# New Toughrock



## jackpine (Sep 3, 2008)

What are professionals opinions of the new toughrock that is supposed to be stronger and lighter?


----------



## n19htmare (Jul 27, 2011)

Just saw this the other day. I went to get a sheet and all they had in 1/2" was the new stronger lighter version. I looked everywhere for the older version because I thought the new one had a higher price due to that. To my surprise, That's the only 1/2" HD had that was 4x8. It was definitely lighter, I'm not sure about it's strength though, it did the job.


----------



## TrapperL (Jul 23, 2011)

I've used it on several jobs. I see no difference with most applications. I did notice though that it cuts extremely smooth with a circular saw.
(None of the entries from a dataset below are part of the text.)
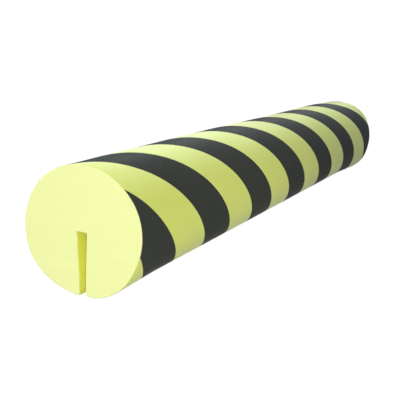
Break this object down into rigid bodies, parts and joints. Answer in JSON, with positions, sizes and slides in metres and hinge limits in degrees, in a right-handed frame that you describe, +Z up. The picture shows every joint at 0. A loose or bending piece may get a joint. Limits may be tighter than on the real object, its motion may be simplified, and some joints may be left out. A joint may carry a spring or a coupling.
{
  "type": "impact protection strip",
  "caption": "Round soft foam strip with slanting black warning bands and a slot from below that pushes onto the edge of a plate.",
  "frame": {"origin": "centre of the flat under the strip, midway between its ends", "axes": "+Y along the strip from its front end to its rear end, +Z up from the slot's mouth to the crown, +X to the right seen from the front end"},
  "size_m": [0.1006, 0.7, 0.0998],
  "materials": {
    "foam": "soft yellow-lime foam with a smooth matt skin",
    "print": "matt black print on the foam skin"
  },
  "bodies": {
    "root": {"foam_profile": "foam", "warning_bands": "print"}
  },
  "joints": []
}
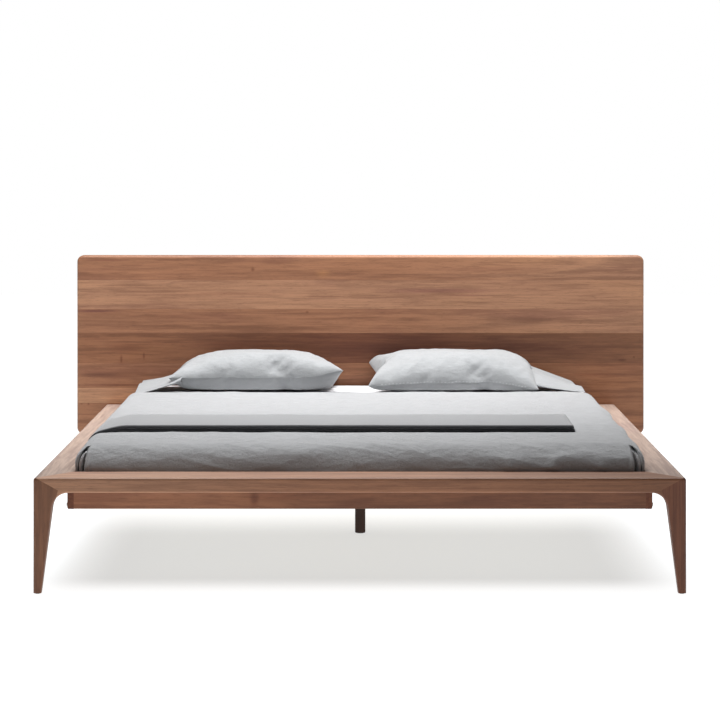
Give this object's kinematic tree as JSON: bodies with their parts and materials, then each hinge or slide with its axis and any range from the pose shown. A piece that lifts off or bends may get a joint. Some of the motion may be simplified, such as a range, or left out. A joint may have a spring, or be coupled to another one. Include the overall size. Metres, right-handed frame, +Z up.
{
  "type": "platform bed",
  "caption": "Low wooden platform bed with a plain panel headboard, a wide ledge round the mattress, tapered arched legs, a slatted base, coverlet, throw and pillows.",
  "frame": {"origin": "on the floor under the middle of the bed: the centre of the bottom of its overall box", "axes": "+X to the right of someone who stands at the foot end and looks at the headboard, along the bed's longest side; +Y from the foot end to the headboard; +Z up"},
  "size_m": [2.264, 2.226, 0.954],
  "materials": {
    "walnut_headboard": "oiled walnut boards, satin",
    "walnut_ledge": "oiled walnut, satin",
    "walnut_leg": "oiled walnut, satin",
    "walnut_apron": "oiled walnut, satin",
    "dark_post": "dark stained wood, matt",
    "pale_slat": "planed softwood, matt",
    "felt": "pressed felt",
    "zinc_steel": "zinc plated",
    "black_steel": "black powder coat",
    "ticking": "woven ticking",
    "white_sheet": "white cotton percale",
    "pale_coverlet": "washed linen",
    "grey_throw": "brushed wool",
    "pillow_filling": "cotton ticking",
    "grey_pillowcase": "washed linen"
  },
  "bodies": {
    "frame": {"apron_screws": "zinc_steel", "barrel_nuts": "zinc_steel", "bracket_screws": "zinc_steel", "centre_beam": "pale_slat", "centre_leg": "dark_post", "centre_leg_bolt": "zinc_steel", "cleat_screws": "zinc_steel", "connector_bolts": "zinc_steel", "felt_glides": "felt", "front_apron": "walnut_apron", "front_beam_bracket": "black_steel", "front_left_leg": "walnut_leg", "front_rail": "walnut_ledge", "front_right_leg": "walnut_leg", "headboard_board_1": "walnut_headboard", "headboard_board_2": "walnut_headboard", "headboard_board_3": "walnut_headboard", "headboard_board_4": "walnut_headboard", "headboard_board_5": "walnut_headboard", "headboard_board_6": "walnut_headboard", "headboard_board_7": "walnut_headboard", "headboard_bolts": "zinc_steel", "headboard_inserts": "zinc_steel", "left_apron": "walnut_apron", "left_cleat": "pale_slat", "left_rail": "walnut_ledge", "leg_dowels": "pale_slat", "mitre_splines": "pale_slat", "rear_beam_bracket": "black_steel", "rear_left_leg": "walnut_leg", "rear_rail": "walnut_ledge", "rear_right_leg": "walnut_leg", "right_apron": "walnut_apron", "right_cleat": "pale_slat", "right_rail": "walnut_ledge", "slat_01": "pale_slat", "slat_02": "pale_slat", "slat_03": "pale_slat", "slat_04": "pale_slat", "slat_05": "pale_slat", "slat_06": "pale_slat", "slat_07": "pale_slat", "slat_08": "pale_slat", "slat_09": "pale_slat", "slat_10": "pale_slat", "slat_11": "pale_slat", "slat_12": "pale_slat", "slat_13": "pale_slat", "slat_screws": "zinc_steel"},
    "mattress": {"mattress": "ticking", "fitted_sheet": "white_sheet", "coverlet": "pale_coverlet"},
    "throw": {"throw": "grey_throw"},
    "pillow_left": {"pillow_insert_left": "pillow_filling", "pillowcase_left": "grey_pillowcase"},
    "pillow_right": {"pillow_insert_right": "pillow_filling", "pillowcase_right": "grey_pillowcase"}
  },
  "joints": [
    {"name": "mattress_lift", "type": "slide", "parent": "frame", "child": "mattress", "axis": [0, 0, 1], "range_m": [0, 0.35]},
    {"name": "throw_lift", "type": "slide", "parent": "mattress", "child": "throw", "axis": [0, 0, 1], "range_m": [0, 0.3]},
    {"name": "pillow_left_lift", "type": "slide", "parent": "mattress", "child": "pillow_left", "axis": [0, 0, 1], "range_m": [0, 0.3]},
    {"name": "pillow_right_lift", "type": "slide", "parent": "mattress", "child": "pillow_right", "axis": [0, 0, 1], "range_m": [0, 0.3]}
  ]
}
We cut ours with a circular saw when we have 45 degree corners and want the drywall to match perfectly so the finished line is absolutely straight. I'm not one that's going to use the mud to straighten a corner out.


----------



## bjbatlanta (Jul 16, 2008)

If you're referring to the USG "ultralight" panels we have in this area, they're great. ("Tough rock" is a totally different thing. It's more of an "institutional" product to keep people from knocking holes in the walls.) Maybe another mfgr. refers to their product as tough rock in your area....
The USG product specs say the 1/2" can even be used on 24" centers for ceilings with "water based textures" applied. I haven't seen it yet at HD, but the 5/8"f.c. ultralight is suppoed to be available now too. Bottom line: my back really appreciates the stuff after 35 years in the trade and a couple of surgeries....


----------



## ryan5068 (Apr 28, 2010)

At first I did not like the product at all but now I am getting used to it. I do like that it is lighter and what not. I accidentally dropped a piece the other day and it hit the edge of my saw. The old stuff would have popped for sure but much to my surprise it held up. I do not like how brittle it is though especially at the tapered edges. The stuff breaks and cracks then becomes super brittle and just falls apart. I dont think it rasps as smooth as the old stuff either but it is less dust overall. I prefer the regular drywall but I cannot even find it in 1/2" anymore around here.


----------